[EXERCISE DETAILS]:
From the records below, copy out exactly the lines from the one containing "in imported if" to the one containing "face of the bottom boards", both included. Add nothing else.

[RECORD EXTRACTS]:
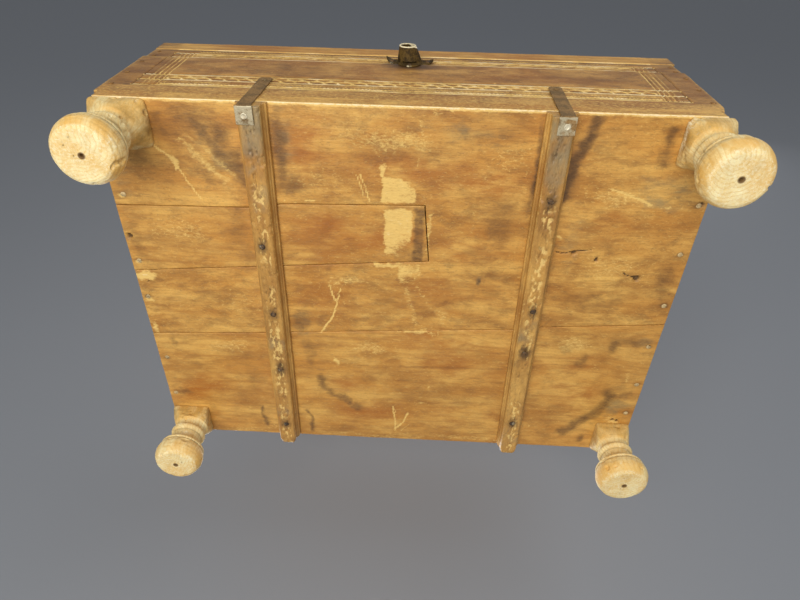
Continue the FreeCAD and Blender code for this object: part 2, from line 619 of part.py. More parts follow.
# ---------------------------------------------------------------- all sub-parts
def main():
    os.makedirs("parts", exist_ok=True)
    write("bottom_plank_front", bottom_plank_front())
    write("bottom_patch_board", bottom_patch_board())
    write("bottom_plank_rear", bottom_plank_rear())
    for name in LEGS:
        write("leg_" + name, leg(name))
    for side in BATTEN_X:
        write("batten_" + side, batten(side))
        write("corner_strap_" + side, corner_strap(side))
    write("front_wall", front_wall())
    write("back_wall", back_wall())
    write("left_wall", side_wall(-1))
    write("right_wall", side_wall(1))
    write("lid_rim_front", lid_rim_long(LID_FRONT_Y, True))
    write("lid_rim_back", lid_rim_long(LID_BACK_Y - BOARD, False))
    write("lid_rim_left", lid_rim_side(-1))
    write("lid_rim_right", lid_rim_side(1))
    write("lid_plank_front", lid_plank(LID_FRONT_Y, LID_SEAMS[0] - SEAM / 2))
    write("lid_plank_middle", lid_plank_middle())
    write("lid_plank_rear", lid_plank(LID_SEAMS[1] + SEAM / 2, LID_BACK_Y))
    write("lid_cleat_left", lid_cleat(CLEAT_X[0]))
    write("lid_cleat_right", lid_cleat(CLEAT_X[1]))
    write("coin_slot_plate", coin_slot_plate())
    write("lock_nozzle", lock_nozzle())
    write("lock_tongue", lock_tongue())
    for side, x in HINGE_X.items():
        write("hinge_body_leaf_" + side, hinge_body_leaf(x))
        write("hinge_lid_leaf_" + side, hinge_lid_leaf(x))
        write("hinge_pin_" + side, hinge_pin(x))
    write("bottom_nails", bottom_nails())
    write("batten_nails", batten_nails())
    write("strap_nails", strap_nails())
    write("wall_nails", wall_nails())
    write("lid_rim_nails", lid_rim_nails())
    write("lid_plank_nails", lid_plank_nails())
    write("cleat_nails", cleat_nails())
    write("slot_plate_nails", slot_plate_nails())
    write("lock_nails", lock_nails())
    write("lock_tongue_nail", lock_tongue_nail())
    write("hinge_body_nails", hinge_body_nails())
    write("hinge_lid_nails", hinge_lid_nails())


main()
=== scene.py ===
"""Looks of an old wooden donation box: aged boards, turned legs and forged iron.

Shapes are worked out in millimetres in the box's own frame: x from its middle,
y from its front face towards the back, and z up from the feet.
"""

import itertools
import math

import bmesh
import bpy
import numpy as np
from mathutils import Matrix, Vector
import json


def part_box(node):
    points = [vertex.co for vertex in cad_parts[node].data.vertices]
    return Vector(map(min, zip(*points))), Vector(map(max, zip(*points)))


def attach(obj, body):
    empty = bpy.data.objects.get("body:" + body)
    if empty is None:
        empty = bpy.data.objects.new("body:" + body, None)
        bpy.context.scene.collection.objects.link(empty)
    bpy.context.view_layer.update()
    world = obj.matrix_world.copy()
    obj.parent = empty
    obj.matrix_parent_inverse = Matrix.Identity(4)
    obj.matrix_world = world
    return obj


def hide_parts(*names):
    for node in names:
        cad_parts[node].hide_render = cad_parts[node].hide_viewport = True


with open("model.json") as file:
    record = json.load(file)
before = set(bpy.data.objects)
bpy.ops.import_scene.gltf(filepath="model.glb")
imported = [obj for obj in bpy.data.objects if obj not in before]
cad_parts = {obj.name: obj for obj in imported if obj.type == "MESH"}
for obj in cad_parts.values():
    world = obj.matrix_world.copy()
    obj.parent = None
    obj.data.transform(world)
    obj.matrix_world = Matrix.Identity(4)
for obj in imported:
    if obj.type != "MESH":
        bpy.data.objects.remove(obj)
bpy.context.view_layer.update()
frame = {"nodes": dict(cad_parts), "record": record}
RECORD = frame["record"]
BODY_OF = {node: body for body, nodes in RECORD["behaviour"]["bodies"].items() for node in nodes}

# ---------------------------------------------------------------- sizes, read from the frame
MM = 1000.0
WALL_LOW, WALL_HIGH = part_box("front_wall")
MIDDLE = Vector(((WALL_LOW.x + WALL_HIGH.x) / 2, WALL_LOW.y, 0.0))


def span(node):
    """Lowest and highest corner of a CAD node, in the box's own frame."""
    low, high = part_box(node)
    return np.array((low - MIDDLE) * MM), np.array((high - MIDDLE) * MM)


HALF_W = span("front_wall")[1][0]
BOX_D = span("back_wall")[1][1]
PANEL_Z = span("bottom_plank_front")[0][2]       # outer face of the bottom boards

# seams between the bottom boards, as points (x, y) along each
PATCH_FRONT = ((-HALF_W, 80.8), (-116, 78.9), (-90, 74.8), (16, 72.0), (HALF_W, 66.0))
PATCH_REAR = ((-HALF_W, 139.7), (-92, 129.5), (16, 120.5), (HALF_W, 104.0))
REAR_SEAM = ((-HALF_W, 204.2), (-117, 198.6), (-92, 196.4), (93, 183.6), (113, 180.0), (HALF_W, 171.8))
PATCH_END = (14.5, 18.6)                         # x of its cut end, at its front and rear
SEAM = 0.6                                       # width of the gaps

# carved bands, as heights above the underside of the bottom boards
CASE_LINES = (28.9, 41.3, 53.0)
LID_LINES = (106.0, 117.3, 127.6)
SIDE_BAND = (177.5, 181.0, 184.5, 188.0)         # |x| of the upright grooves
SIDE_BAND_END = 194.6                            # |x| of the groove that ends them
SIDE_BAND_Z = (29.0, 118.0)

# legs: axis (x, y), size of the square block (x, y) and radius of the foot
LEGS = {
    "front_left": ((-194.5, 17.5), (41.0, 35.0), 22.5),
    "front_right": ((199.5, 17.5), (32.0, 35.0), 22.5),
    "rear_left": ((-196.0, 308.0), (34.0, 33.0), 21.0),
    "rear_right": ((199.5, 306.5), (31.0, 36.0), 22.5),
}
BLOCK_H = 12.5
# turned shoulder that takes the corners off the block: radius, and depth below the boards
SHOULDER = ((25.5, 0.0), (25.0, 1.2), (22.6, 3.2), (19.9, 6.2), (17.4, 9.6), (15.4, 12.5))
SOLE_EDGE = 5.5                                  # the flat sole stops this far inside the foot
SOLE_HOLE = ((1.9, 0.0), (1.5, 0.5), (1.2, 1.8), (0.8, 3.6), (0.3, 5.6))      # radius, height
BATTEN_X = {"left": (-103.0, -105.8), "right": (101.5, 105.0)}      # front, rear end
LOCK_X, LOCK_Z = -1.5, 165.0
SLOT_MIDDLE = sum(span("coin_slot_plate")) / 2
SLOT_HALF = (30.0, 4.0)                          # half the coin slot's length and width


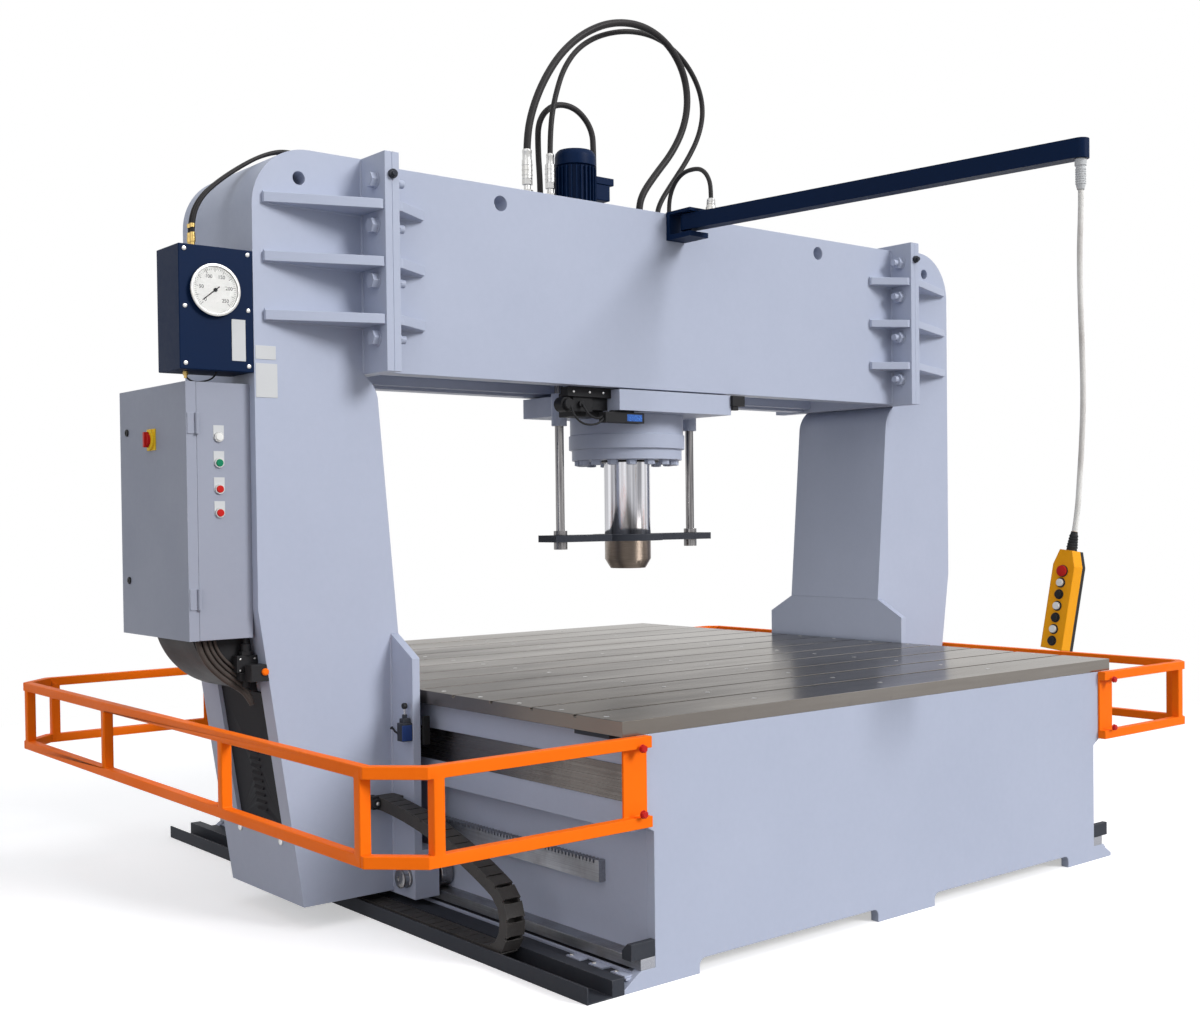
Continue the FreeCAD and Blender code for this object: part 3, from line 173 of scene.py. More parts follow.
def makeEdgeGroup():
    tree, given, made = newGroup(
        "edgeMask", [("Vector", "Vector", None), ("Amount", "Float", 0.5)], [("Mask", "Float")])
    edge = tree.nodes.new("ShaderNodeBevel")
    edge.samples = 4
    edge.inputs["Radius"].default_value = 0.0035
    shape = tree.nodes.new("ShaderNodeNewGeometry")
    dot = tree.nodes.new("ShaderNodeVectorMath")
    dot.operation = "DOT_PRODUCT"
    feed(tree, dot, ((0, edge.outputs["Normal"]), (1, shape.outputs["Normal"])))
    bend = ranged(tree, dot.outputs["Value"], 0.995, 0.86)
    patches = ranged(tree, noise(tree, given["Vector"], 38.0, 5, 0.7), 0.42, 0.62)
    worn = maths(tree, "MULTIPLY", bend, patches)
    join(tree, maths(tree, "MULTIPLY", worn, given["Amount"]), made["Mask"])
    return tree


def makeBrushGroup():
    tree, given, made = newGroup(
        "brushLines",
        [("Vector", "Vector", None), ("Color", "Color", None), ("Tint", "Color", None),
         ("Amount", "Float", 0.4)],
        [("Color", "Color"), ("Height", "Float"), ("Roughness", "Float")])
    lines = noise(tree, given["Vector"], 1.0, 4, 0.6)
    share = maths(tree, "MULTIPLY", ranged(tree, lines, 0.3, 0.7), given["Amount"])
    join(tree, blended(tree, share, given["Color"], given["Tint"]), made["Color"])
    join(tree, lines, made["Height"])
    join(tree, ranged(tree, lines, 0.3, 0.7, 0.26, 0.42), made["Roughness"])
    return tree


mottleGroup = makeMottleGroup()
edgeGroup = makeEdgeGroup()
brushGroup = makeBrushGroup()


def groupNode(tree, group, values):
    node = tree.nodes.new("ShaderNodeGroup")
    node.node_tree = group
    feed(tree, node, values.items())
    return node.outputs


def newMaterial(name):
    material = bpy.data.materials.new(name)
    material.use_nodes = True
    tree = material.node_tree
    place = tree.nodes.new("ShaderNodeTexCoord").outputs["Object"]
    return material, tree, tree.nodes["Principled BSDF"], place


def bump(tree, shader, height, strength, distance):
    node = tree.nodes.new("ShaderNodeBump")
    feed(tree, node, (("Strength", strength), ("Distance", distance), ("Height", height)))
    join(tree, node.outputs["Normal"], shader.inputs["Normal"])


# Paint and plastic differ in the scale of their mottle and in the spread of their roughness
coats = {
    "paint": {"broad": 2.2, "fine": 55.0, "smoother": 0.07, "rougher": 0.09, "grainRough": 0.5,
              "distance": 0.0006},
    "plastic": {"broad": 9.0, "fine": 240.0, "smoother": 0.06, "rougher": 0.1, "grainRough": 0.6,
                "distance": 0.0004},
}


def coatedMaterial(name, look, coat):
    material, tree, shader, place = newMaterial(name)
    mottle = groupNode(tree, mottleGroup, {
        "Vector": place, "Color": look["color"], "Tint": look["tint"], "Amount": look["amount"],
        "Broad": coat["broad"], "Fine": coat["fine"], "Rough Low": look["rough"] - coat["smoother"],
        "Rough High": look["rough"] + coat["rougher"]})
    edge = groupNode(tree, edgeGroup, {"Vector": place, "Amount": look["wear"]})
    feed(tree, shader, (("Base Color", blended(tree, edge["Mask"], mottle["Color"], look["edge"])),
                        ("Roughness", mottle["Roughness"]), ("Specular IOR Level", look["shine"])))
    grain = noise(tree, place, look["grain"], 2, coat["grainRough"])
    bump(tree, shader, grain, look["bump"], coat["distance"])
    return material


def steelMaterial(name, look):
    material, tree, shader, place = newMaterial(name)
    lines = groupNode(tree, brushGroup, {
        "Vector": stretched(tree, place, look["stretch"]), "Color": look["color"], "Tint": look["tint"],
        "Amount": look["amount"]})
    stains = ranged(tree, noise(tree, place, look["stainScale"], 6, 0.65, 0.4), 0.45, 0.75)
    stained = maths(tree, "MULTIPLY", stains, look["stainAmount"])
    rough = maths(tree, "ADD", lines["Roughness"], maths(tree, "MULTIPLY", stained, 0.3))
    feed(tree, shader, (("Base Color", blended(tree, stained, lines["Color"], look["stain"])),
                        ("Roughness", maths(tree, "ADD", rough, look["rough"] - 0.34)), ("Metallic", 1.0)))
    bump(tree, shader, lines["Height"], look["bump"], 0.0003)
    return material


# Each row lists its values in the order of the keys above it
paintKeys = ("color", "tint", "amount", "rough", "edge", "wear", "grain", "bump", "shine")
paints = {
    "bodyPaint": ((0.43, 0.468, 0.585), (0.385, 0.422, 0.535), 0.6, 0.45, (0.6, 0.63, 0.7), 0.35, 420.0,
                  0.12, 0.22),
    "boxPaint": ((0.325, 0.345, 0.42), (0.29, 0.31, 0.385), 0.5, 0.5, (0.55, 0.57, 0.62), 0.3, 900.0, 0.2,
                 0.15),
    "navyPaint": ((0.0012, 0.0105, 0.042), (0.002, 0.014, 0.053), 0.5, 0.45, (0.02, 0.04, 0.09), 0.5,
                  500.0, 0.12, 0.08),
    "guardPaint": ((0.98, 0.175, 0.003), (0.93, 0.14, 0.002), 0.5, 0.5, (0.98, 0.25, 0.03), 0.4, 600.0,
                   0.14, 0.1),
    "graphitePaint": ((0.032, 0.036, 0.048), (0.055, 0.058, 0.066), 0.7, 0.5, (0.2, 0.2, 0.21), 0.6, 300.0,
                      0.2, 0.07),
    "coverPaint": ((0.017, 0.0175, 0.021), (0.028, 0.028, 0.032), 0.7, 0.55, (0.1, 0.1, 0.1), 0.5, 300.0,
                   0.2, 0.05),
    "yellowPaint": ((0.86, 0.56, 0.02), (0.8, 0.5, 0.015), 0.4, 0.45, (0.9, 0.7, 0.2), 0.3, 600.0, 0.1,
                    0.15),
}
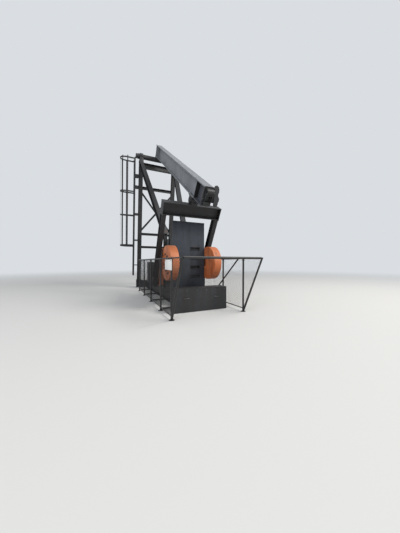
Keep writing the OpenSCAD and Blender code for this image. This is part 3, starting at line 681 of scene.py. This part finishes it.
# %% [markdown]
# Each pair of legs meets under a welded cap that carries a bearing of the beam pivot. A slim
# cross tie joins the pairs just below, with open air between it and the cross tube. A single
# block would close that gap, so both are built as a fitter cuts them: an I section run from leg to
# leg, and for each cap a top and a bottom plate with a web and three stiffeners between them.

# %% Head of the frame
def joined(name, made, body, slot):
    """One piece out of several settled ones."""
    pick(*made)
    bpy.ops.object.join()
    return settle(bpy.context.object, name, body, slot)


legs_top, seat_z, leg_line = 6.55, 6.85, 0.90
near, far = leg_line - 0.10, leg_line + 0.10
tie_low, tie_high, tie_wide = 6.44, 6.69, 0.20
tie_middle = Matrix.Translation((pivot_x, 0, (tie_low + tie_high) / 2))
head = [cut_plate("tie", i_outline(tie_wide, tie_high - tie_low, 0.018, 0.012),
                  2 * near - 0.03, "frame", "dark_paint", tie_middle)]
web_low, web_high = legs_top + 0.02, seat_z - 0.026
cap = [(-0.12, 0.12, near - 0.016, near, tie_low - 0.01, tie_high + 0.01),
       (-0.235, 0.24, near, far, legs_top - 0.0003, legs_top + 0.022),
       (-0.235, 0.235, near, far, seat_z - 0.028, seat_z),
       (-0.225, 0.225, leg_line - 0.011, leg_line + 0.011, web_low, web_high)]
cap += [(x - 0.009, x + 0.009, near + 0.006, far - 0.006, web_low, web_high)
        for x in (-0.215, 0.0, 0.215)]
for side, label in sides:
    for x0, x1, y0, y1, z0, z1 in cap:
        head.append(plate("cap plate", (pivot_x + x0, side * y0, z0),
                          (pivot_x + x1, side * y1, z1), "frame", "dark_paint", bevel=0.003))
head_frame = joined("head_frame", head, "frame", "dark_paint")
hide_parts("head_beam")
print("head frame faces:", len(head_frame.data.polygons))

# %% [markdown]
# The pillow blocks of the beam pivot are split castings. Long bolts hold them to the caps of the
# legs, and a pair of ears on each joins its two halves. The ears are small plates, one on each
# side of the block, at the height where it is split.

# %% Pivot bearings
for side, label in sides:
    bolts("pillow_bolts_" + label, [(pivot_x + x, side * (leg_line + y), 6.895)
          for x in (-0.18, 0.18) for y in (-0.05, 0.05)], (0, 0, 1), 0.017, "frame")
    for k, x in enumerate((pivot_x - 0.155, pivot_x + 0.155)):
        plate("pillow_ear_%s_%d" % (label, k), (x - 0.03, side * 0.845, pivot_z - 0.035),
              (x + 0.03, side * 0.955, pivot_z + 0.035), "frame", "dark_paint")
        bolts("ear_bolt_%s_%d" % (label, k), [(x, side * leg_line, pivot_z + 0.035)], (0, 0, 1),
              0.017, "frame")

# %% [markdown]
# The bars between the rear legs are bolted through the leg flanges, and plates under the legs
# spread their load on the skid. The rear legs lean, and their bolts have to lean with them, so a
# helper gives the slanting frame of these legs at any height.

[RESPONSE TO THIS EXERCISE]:
cad_parts = {obj.name: obj for obj in imported if obj.type == "MESH"}
for obj in cad_parts.values():
    world = obj.matrix_world.copy()
    obj.parent = None
    obj.data.transform(world)
    obj.matrix_world = Matrix.Identity(4)
for obj in imported:
    if obj.type != "MESH":
        bpy.data.objects.remove(obj)
bpy.context.view_layer.update()
frame = {"nodes": dict(cad_parts), "record": record}
RECORD = frame["record"]
BODY_OF = {node: body for body, nodes in RECORD["behaviour"]["bodies"].items() for node in nodes}

# ---------------------------------------------------------------- sizes, read from the frame
MM = 1000.0
WALL_LOW, WALL_HIGH = part_box("front_wall")
MIDDLE = Vector(((WALL_LOW.x + WALL_HIGH.x) / 2, WALL_LOW.y, 0.0))


def span(node):
    """Lowest and highest corner of a CAD node, in the box's own frame."""
    low, high = part_box(node)
    return np.array((low - MIDDLE) * MM), np.array((high - MIDDLE) * MM)


HALF_W = span("front_wall")[1][0]
BOX_D = span("back_wall")[1][1]
PANEL_Z = span("bottom_plank_front")[0][2]       # outer face of the bottom boards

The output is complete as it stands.